Let's address the most obvious change first: there are "vocals" here. Performed by drummer Dodo Nkishi in a style that's equal portions singing, rapping and a sort of post-industrial declamation, they are treated less as lyrics than an unusually agile and variable type of keyboard. On Idiology's opening track, "Actionist Respoke", you'll hear Nkishi's voice pulled along the same twisted technical path that warps and deforms the rest of the music. The words are stretched into choppy, granular chunks -- the aural equivalent of seeing big, blocky pixels all over the screen -- and squeezed into illogical balloon-animal waveforms, making it sound as if Nkishi is swallowing large pieces of glassware as he performs. Nkishi also contributes to MoM's curious but laudable attempt at a post-millennial pop sound, adding soft, lilting vocals to the lush drone and elegant orchestrations of "Presence" -- think bionic Brian Wilson. Frankly, any time a predominantly electronic group can produce vocals that aren't spoken or screamed, it's cause for celebration. Nkishi, who seems to have a broad range (both stylistically and sonically) of delivery, also understands that his voice must pass through the same evolutionary tweak-factory as the other elements in the mix. His addition holds much promise for the group's future.

It's also pleasing to see that Andi Toma and Jan St.

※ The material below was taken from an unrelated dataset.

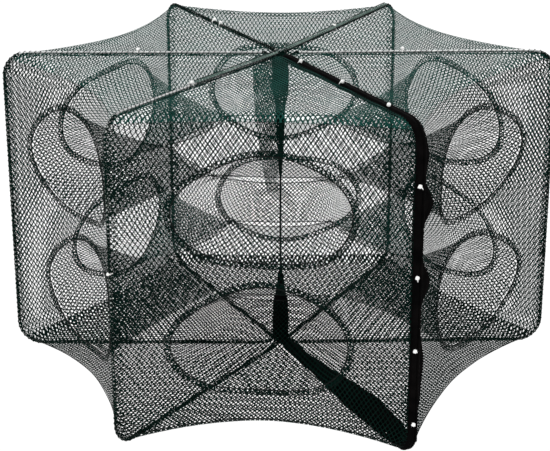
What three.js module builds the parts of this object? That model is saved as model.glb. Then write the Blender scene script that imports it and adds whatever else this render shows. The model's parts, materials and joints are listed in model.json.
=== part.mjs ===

Werner want to expand their sound beyond the clicks, pops, squelches, hisses and squiggles that have become their trademark. On Idiology, they seem to revel in the opportunity to incorporate and subvert traditional instruments, and they've brought along a miniature orchestra to tinker with. "Subsequence" absorbs jazzy horn riffs and piano loops into its cyborg swing, while "The Illking" takes "Presence"'s lead, blossoming into a beautiful orchestral piece populated by vibrant horns and strings. At the other end of the spectrum, "Fantastic Analysis" is downright Tortoise-y, mixing a series of "real" instruments -- piano, guitar, bass, wind instruments, strings and so forth -- to create a gorgeous, sedately meditative swirl of textures, and gilding them with the subtle sheen of digital manipulation.

Longtime MoM fans who are alarmed by this progression will be reassured by Idiology's middle section, which is Toma and St. Werner at their most agitative. Jittery tracks like "Doit" and the aggro-intensive "Introduce" bristle with energy while advancing the "traditional" Mouse on Mars techno-organic formula, perhaps best described as the sound of robots chewing.

If last year's Niun Niggung left you worried that Mouse on Mars were reaching the end of their creative road, take heart -- they've turned a crucial corner and there's nothing but highway in front of them.